The previous day’s cemetery had the pomp and formality you would expect from a papal mass. The elegant, 19th century tombs were built when Napoleon issued his public health codes which mandated that burials take place outside the city walls, under sanitary, modern conditions. These laws were put into place to obliterate macabre little ad hoc crypts like this one. Here, vertebrae were made into rickety electric chandeliers. Skulls were mounted on the wall to form a cross, or stacked in cabinets or piled onto the altar. A stray ribcage slumped in a corner. I recognized him from a previous visit, when he used to have a skull and had been propped up on a rod like a human pogo stick. Time keeps on slippin’, I suppose.

I’ve done a bit of research on this oratory so I decided to offer a little context to a group of confused and slightly unsettled folks from Boston who came down. They had just been walking down the street and came in because the nice nun told them to. I explained that this confraternity used to walk out to the countryside to collect the bodies of dead migrant workers from the fields. They gave them a Catholic burial in the crypt here, but a Catholic burial doesn’t actually require you to stay buried. So the bodies were eventually dug up and used as decoration or better yet, as actors in the theatrical scenes the confraternity staged for All Souls’ Day in the 18th and 19th centuries. If you want my full tour, you can read this previous guest blog I wrote which includes old photos of what the crypt looked like in its heyday.

The nun on door-duty seemed to enjoy my little tour because she sent a few more people to talk to me and by this time I was leaning into my fantasy job as Italian crypt-docent. (Please let me know if you hear of an opening in this field.) I would’ve stayed but I looked at the time and realized I had to run. There was no way I was going to be late for my next visit.

I hoofed it over to St. John Calibyte on Tiber Island for a very special once-a-year treat. On the night of November 2nd, and only then, you can join a candle-lit procession for the dead and see the Sacconi Rossi crypt.

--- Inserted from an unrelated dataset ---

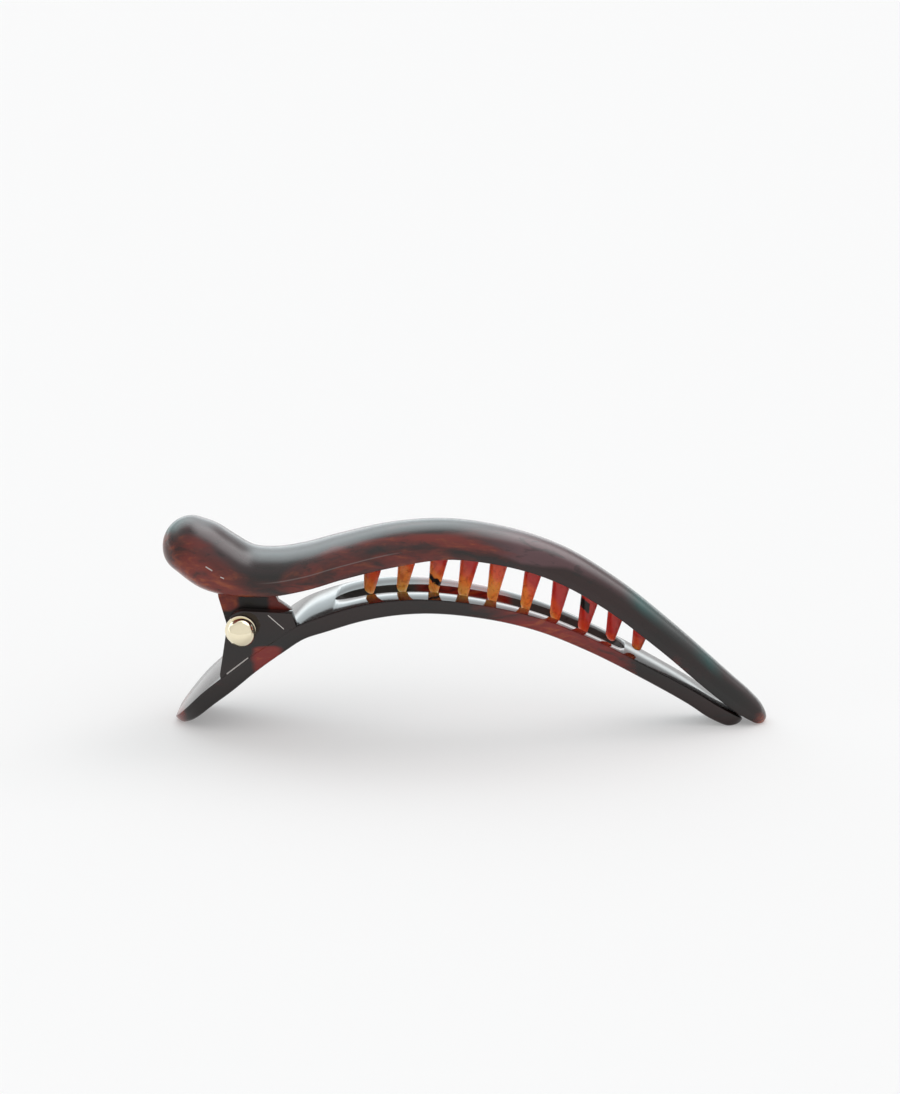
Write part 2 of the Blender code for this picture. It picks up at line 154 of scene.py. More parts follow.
NOSE_ROUNDING = 1.3
EDGE_ROUNDING = 0.3
UNDER_EDGE_ROUNDING = 0.7
CORNER_STEPS = 6
# The most of a section's half width or half thickness that its rounded corners take
CORNER_SHARE = 0.9

UPPER_JAW_ROWS = (
    # crest x, crest height, underside x, underside height, half width, widest at, squareness
    (-58.2, 43.1, -62.3, 33.6, 8.9, 0.50, 2.1),
    (-54.0, 41.5, -58.3, 31.6, 10.0, 0.45, 2.2),
    (-50.2, 40.1, -53.4, 28.5, 10.5, 0.38, 2.5),
    (-46.5, 37.7, -48.6, 27.5, 10.9, 0.27, 3.0),
    (-42.7, 35.5, -43.8, 27.6, 11.1, 0.16, 4.0),
    (-38.3, 35.2, -38.0, 28.0, 11.2, 0.09, 5.0),
    (-33.0, 36.0, -31.4, 29.4, 11.4, 0.07, 6.0),
    (-26.1, 37.9, -24.4, 31.5, 11.1, 0.07, 6.0),
    (-14.2, 40.65, -13.1, 34.0, 9.7, 0.07, 6.0),
    (-3.8, 41.35, -3.8, 35.2, 8.8, 0.08, 6.0),
    (5.9, 40.2, 4.8, 34.3, 8.0, 0.08, 6.0),
    (19.4, 36.0, 17.0, 30.7, 6.8, 0.08, 6.0),
    (31.0, 28.9, 27.8, 24.6, 6.1, 0.09, 6.0),
    (41.8, 20.2, 38.5, 16.3, 5.6, 0.09, 6.0),
    (53.9, 9.4, 50.9, 5.6, 4.6, 0.10, 6.0),
    (57.7, 6.0, 55.0, 2.4, 4.2, 0.12, 6.0),
    (59.9, 3.5, 57.3, 1.0, 3.9, 0.18, 5.0),
    (60.75, 1.8, 59.1, 0.1, 3.7, 0.20, 5.0),
    (60.95, 0.9, 60.5, -0.1, 3.5, 0.30, 4.0),
)
DOME_FULLNESS = 2.15
PAD_END_ROUNDING = 4.6
PAD_PLAN_ROUNDING = 8.0
UPPER_TIP_ROUNDING = 3.0
DOME_STEPS = 48
BELLY_STEPS = 32
END_STEPS = 16
MIDDLE_STEPS = 150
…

The Sacconi Rossi were a confraternity similar to the one at Holy Mary of Prayer and Death, but they worked inside the city limits, picking up the bodies of people who died on the streets and fishing poor souls out of the Tiber. They offered these bodies a similar type of temporary burial followed by an eternity as crypt decoration.

Sacconi Rossi is a nickname and it literally means “red sacks” because they wore bright red robes. Their official name is “Devotees of the Brotherhood of Jesus Crucified at Calvary and Holy Mary of Sorrows” so you can see why they needed a nickname. They don’t really exist as an organization anymore but every year for All Souls’ Day, people from the parish of Santa Maria dell’Orto don the red sacks and honor the unknown and forgotten dead. After a mass, the priest and the red-robed parishioners led a candlelit procession down to the banks of the Tiber. There, the priest threw a wreath of white flowers into the river to honor all the unknown people who died. Then the procession went back up to the piazza were the crypt was unlocked for its annual blessing and visit.

In this crypt, the bodies were so old that the smaller bones had all crumbled into dust. What remained was mostly toothless, jawless skulls stacked on tibae and femora. The only whole-ish skeleton was missing his feet and wore the red robe of the confraternity. He was splayed out on the ground between two pews, inviting everyone to take a seat and ponder him. As David Sedaris says in his essay Memento Mori, “The skeleton has a much more limited vocabulary, and says only one thing: ‘You are going to die.”

A cloud of incense filled the crowded rooms of the Sacconi Rossi crypt and dozens more red votive candles burned as the priest sprinkled holy water on the bones. A few people joked under their breath that it was so hot that it was a shame that only the dead were getting sprinkled. But that’s the way it is. This is their day. Every other day is for the living.